A trusted carbon market has huge potential to reduce emissions while putting money in the pockets of Australian farmers. On-farm carbon projects can make landscapes and rural economies more resilient, even during drought.
To date, the integrity of Australia’s carbon market has given Australia a competitive edge internationally. However, serious concerns were recently raised about the integrity of some carbon credits certified through the Emissions Reduction Fund (ERF) system.
“Farmers won’t be able to sell carbon credits if the buyers don’t believe those credits are real.” Farmers for Climate Action CEO Fiona Davis said
“Where credible concerns are raised it is important these are investigated to make sure farmers can continue to engage and participate in the market. Any lack of integrity, or even the perception of it, undermines market confidence for potential buyers of Australian Carbon Credit Units (ACCUs).”
Potential purchasers will continually assess integrity risk and it is important that confidence in the Australian market is retained and enhanced. Buyers of carbon credits will not risk their own reputations by ignoring integrity issues.
Dr Davis said that Farmers for Climate Action supports a thorough, independent review of the carbon credit certification system to ensure integrity and confidence in the scheme.
“The review should focussed on ensuring and maintaining that appropriate governance structures and scheme integrity are in place to underpin ongoing confidence of Australian carbon credits. It should also ensure the Clean Energy Regulator is functioning as intended in this space.”
Dr Davis noted that Minister Bowen was yet to announce who would conduct this review.

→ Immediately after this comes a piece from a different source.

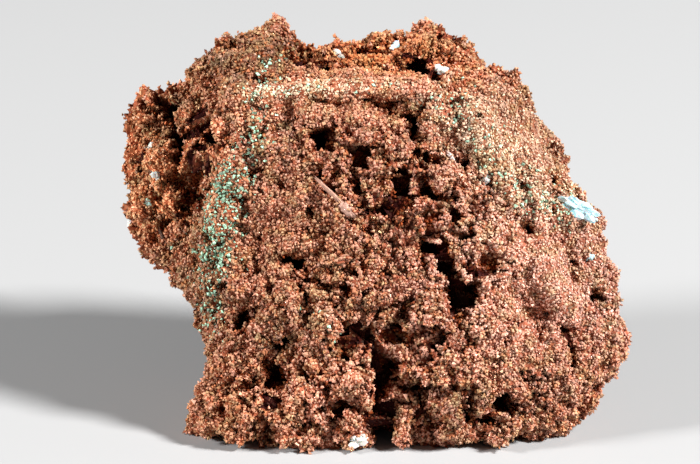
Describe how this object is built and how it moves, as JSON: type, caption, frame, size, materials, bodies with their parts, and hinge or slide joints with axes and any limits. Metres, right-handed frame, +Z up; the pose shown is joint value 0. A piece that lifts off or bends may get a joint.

“We do not believe the Climate Change Authority in its current form can deliver this review. Of the current six members of the Authority, at least three have links to the fossil fuel industry. This creates at minimum a perception of a lack of independence.”
Dr Davis said it was also important that the review included representation of individuals with knowledge and credibility on climate and agriculture.
“Farmers who create carbon credits need to know their investment will not be undermined, and those who buy our credits need confidence that they represent real emissions reductions,” Dr Davis said.